読書

迷走する両立支援―いま、子どもをもって働くということ

迷走する両立支援―いま、子どもをもって働くということ

 仕事と家庭の両立について、現在はフリーのジャーナリストが、多くの「ワーキングマザー」およびアメリカにおける両立支援関係者(学者含む)への取材をベースに、この問題についての学問的知見を絡ませながら論じた本。
 若干冗長と感じられるところがないわけではないが*1、ジャーナリストだけあって、「ワーキングマザー」への取材は、「育休をとって働き続けています。

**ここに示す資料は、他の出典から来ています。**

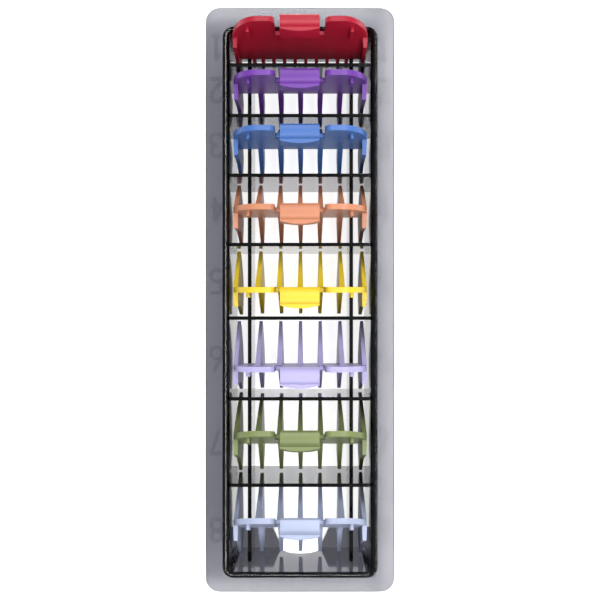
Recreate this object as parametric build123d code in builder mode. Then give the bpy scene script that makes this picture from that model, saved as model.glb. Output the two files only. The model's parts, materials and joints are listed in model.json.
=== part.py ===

でも・・・」という、多くの「ワーキングマザー」(場合によっては「ワーキングファーザー」もだと思う)の「・・・」の部分に手が届いている。
 エンジニアや営業職などとして入社した女性が、働き続けることはできても、職域が限定され、昇進にもブレーキがかかってしまう現状、そのような状況の中での女性たちの苦悩が、痛いほど伝わってくる。
 アメリカ企業の両立支援への熱心な取組がアメリカの公的な社会保障制度の不備と関係しているという指摘も、「民間福祉による公的福祉の代替」という一般論ならば、さらっと流れてしまうところ、丁寧な取材で「なるほど」と思わせる。
 子どもの話を切り出すことでさえはばかられる職場のあり方を変えることなしには、「制度の充実」も画に描いた餅に過ぎない。しかし、どうやって変えることができるのか。本書から受けとるメッセージは深く、そして重い。

*1:これは、読む方の余裕の問題かも。